“C’è una gravissima minaccia nei confronti di tanti cristiani in diverse parti del mondo. Bisogna fare di più”, anche ricorrendo ad una “azione militare”. Il ministro degli Esteri Paolo Gentiloni in una intervista al Corriere della Sera interviene dopo la strage al campus di Garissa in Kenia dove il Califfato ha massacrato quasi 150 persone.
Papa Francesco a Pasqua aveva condannato “l’azione brutale” commessa ai danni dei cristiani di Garissa: “Il mondo non deve rimanere inerte alla persecuzione dei cristiani”, era stata la sua esortazione.
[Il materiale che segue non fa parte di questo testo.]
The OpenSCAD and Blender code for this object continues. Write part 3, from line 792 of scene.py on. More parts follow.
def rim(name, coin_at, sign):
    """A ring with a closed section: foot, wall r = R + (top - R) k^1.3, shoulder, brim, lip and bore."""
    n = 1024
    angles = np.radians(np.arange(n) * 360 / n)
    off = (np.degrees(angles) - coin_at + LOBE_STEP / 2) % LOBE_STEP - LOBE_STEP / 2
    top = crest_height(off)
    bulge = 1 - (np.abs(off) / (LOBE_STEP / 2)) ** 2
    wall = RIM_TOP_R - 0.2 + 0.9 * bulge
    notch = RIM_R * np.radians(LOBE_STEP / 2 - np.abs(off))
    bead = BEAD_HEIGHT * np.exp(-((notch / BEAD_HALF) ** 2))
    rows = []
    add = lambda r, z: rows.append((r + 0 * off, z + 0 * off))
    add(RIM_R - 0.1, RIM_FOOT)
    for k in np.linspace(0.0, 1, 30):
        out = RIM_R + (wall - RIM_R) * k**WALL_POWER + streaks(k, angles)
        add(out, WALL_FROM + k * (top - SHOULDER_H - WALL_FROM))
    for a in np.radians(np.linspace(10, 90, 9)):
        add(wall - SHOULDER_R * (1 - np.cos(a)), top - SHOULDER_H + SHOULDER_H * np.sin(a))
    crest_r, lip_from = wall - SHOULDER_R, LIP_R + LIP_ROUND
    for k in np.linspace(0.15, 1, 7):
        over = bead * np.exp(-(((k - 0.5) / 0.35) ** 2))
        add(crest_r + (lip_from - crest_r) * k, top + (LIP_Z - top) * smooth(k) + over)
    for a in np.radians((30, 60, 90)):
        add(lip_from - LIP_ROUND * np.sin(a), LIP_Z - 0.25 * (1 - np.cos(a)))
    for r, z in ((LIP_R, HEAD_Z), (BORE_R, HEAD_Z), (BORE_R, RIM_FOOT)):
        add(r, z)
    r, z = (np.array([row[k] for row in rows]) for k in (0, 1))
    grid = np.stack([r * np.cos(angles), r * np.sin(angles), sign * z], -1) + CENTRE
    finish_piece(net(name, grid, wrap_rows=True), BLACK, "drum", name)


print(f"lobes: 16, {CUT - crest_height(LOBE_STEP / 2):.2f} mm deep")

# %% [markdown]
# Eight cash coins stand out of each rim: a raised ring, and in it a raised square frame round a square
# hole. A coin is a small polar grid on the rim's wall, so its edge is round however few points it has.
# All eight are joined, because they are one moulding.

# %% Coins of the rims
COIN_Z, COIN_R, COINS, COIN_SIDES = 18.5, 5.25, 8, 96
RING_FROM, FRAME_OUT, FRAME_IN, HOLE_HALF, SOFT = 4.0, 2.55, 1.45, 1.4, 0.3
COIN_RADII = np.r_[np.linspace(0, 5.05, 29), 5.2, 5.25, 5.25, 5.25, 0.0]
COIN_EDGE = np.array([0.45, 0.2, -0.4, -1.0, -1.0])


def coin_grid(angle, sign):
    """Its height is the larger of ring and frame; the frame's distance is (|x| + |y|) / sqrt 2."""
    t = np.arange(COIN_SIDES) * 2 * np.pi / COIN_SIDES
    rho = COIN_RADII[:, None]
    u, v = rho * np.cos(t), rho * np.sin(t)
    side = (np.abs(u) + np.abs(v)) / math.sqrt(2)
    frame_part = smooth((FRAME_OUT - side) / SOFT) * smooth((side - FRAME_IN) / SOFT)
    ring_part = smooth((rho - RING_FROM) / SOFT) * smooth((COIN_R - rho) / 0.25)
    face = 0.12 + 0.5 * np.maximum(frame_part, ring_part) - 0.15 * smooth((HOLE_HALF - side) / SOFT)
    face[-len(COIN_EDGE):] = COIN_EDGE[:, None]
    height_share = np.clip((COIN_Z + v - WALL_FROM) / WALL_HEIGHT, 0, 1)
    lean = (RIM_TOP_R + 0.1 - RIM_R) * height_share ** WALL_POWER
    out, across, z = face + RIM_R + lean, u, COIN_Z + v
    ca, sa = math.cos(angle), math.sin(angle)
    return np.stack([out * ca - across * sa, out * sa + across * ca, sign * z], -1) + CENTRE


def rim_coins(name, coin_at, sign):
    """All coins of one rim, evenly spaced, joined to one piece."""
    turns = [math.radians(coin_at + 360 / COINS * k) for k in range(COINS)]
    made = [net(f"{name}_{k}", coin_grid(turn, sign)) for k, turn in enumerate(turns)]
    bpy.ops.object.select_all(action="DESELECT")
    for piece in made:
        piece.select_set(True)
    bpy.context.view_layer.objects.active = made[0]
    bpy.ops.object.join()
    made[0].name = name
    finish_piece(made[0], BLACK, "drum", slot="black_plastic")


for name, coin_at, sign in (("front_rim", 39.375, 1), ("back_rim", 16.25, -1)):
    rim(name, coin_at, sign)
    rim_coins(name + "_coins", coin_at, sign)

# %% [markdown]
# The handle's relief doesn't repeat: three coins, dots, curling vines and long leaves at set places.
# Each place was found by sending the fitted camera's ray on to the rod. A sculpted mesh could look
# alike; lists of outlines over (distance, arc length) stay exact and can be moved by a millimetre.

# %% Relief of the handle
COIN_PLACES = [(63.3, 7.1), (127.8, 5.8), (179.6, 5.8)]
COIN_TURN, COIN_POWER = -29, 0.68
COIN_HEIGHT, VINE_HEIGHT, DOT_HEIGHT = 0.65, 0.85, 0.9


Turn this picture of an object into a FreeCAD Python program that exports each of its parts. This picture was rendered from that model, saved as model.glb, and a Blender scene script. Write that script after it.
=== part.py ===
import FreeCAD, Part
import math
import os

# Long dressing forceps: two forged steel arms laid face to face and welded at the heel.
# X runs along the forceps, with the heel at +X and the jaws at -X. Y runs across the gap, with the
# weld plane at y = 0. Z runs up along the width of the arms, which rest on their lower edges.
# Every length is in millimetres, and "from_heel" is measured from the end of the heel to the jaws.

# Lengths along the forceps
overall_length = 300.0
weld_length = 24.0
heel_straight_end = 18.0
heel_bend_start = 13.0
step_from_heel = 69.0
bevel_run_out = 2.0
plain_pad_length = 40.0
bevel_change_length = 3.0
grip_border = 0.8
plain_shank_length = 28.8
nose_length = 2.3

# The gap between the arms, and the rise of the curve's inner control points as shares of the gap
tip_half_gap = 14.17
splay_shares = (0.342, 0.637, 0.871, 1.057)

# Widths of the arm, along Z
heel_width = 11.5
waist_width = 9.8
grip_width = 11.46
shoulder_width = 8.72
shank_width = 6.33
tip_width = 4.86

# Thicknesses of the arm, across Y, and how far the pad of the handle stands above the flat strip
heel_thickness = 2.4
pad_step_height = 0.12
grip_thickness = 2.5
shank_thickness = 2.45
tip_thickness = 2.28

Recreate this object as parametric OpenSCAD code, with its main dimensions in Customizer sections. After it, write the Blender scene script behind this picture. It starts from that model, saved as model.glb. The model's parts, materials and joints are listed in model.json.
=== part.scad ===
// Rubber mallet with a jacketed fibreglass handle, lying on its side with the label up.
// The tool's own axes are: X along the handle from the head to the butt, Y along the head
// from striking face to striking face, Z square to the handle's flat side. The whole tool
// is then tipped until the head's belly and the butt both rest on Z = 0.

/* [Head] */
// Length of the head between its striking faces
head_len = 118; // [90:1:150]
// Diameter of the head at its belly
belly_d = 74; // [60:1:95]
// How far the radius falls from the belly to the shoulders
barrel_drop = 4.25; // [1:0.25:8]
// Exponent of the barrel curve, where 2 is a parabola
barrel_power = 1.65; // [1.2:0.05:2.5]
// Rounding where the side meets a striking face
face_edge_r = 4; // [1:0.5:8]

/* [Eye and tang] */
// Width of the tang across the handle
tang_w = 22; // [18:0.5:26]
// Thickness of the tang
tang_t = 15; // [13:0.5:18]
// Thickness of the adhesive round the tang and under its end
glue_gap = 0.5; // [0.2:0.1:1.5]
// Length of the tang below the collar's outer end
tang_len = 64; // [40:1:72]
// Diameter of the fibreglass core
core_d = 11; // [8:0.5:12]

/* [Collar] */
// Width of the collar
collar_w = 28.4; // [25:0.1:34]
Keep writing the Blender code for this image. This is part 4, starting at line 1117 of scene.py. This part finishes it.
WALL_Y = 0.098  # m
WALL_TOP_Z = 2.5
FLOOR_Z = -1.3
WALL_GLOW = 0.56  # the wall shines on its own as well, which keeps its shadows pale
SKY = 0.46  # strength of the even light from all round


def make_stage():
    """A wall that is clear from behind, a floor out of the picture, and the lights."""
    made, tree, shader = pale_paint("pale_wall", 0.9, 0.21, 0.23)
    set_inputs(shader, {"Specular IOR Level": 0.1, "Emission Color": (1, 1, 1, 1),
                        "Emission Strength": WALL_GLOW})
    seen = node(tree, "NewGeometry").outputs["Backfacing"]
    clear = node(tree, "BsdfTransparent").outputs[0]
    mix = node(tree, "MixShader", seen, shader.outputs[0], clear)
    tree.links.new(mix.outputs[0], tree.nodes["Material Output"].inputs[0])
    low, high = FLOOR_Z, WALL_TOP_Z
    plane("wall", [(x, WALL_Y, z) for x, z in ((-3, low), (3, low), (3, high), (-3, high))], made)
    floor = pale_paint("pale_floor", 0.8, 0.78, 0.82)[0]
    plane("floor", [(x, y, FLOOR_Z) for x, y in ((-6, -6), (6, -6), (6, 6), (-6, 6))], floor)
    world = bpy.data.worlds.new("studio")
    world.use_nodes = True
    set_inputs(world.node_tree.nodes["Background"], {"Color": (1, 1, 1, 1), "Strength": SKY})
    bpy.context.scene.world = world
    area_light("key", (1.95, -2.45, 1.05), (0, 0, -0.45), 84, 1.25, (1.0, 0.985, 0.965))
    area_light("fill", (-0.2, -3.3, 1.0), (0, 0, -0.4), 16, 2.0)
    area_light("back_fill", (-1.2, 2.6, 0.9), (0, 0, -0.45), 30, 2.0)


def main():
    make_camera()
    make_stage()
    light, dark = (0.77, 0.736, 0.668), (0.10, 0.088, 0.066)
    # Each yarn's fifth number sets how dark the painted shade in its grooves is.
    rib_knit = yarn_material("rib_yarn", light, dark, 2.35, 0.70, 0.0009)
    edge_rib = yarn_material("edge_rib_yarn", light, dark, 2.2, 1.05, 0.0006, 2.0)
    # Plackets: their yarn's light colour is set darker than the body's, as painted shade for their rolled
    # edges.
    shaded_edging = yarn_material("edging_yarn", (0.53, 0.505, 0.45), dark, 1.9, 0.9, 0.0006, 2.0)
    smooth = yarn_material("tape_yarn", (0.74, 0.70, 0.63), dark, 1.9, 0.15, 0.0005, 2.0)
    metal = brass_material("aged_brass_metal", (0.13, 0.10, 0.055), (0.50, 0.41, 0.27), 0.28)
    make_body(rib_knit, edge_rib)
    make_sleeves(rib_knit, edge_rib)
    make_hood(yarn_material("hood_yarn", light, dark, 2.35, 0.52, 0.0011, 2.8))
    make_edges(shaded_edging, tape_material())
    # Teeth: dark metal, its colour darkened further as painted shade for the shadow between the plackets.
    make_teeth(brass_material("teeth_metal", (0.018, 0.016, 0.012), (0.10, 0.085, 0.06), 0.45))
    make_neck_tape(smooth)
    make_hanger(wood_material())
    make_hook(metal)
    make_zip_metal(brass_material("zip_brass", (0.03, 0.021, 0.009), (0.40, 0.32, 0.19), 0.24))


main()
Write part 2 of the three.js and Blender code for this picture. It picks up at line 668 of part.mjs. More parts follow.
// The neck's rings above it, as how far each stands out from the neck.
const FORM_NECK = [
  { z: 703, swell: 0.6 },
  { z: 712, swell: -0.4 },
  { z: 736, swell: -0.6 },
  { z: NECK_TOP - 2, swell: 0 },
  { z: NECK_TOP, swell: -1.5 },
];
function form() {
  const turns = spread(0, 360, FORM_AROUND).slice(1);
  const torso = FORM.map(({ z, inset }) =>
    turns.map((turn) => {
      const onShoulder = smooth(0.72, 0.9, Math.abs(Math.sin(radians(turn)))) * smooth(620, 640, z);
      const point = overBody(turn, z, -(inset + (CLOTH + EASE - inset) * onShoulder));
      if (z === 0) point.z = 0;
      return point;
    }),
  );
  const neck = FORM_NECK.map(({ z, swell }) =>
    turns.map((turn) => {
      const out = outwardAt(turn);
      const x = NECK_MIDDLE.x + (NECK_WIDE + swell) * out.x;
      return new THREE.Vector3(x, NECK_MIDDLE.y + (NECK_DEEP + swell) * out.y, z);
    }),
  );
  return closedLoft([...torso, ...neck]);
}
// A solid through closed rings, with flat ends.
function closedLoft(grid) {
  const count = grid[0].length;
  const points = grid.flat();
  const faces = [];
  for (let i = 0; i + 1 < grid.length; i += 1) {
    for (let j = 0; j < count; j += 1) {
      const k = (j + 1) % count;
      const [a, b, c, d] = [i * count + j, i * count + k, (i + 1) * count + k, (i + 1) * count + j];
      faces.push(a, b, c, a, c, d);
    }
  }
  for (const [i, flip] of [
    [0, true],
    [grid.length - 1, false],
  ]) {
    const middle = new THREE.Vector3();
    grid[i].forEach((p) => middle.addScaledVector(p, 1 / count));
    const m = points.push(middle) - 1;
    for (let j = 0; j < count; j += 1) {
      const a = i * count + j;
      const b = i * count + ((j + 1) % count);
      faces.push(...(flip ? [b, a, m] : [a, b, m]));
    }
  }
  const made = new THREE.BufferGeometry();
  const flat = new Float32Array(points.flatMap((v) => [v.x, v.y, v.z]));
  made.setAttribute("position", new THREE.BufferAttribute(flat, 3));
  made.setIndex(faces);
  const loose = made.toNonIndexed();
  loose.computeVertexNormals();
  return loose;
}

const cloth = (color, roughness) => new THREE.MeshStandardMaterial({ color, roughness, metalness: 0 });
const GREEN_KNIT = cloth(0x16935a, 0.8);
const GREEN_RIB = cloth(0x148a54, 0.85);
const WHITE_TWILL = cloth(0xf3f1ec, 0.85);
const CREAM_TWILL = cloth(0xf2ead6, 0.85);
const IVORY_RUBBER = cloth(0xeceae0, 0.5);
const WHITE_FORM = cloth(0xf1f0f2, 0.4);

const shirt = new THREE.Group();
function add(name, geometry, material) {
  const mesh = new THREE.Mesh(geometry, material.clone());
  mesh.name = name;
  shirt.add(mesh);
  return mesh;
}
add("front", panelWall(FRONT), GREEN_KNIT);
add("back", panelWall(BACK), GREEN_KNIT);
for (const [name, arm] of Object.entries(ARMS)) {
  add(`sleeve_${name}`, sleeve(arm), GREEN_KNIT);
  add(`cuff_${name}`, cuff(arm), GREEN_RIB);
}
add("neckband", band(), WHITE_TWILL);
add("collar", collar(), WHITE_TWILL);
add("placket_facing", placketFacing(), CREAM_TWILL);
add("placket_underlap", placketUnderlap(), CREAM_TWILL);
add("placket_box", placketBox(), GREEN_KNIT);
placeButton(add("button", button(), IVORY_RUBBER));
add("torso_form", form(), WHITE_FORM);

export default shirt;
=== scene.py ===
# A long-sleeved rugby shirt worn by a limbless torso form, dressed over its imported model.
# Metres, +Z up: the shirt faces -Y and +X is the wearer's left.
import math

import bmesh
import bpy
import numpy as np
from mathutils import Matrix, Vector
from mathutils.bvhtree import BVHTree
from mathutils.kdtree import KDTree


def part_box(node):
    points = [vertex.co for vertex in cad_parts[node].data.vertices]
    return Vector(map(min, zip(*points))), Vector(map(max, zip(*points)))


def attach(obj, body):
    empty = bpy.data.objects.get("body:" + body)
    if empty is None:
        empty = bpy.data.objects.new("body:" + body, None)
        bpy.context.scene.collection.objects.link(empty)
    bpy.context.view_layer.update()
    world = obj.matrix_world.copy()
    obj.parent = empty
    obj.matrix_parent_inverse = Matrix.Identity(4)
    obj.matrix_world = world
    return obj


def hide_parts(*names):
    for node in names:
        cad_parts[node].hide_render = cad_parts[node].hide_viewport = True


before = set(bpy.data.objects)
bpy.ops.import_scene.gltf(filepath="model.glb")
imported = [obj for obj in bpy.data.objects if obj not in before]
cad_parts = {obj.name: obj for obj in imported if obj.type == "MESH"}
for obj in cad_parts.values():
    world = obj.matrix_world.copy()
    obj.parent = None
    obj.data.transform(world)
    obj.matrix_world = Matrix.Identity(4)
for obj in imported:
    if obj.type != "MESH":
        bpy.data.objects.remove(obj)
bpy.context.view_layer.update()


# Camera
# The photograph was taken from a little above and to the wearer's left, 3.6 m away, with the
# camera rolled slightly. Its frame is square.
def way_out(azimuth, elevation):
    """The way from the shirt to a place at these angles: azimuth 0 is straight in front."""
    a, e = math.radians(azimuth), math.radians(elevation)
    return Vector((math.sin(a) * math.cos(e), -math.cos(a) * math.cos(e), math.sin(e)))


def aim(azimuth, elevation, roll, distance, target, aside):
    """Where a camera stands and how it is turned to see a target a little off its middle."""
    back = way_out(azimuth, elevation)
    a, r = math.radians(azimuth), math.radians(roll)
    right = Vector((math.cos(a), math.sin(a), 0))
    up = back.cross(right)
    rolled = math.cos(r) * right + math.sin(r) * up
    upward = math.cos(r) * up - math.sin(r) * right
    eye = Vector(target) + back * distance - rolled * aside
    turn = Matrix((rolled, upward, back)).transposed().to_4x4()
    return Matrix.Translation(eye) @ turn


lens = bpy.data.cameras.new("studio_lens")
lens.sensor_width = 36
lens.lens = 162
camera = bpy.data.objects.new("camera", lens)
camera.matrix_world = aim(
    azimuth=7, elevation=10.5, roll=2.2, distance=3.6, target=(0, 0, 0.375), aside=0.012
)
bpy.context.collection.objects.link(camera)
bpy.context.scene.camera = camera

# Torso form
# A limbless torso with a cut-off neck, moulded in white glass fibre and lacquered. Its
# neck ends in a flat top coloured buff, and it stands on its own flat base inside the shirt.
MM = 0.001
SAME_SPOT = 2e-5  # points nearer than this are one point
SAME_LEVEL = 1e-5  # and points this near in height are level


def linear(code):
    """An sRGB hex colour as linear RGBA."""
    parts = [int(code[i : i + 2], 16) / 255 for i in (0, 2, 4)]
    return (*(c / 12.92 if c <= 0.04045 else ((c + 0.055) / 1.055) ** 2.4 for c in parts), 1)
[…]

“Per contrastare il terrorismo – dice Gentiloni – è inevitabile il risvolto militare. Qualcuno potrà scandalizzarsi, ma questi gruppi vanno affrontati anche sul piano militare”, ha detto Gentiloni commentando i recenti attacchi ad opera di militanti islamici in varie parti del mondo.
In futuro “si potrebbe valutare l’opportunità di contribuire al contrasto del terrorismo in Libia o di fenomeni come Boko Haram in Nigeria”, ha spiegato il titolare della Farnesina, ricordando che l’Italia è impegnata in una coalizione militare anti-Daesh soprattutto in Iraq e Siria.
Il ministro ha in mattinata corretto il tiro affermando a Radio Anch’io che l’opzione militare “non è l’unica via percorribile”. Ma l’intenzione di un intervento armato Gentiloni l’aveva già ventilato dopo le ultime minacce dell’Isis contro l’Italia a febbraio: “Siamo pronti”, aveva detto.
Alla domanda sul recente accordo con l’Iran, il ministro ha parlato pure delle preoccupazioni di Israele. “L’Italia,- ha detto Gentiloni – in tutti questi anni, è stata favorevole al raggiungimento di un buon accordo, e certo non per astratto amore del negoziato. Condivido l’opinione degli Stati Uniti: i fondamenti sono stati raggiunti.
Capisco le preoccupazioni israeliane, ma escludo che Netanyahu possa avere nostalgia di Ahmadinejad. Se l’accordo – ha concluso il ministro – verrà definitivamente concluso a giugno, sono certo che stabilizzerà l’Iran e favorirà una sua evoluzione in una direzione meno pericolosa per Israele”.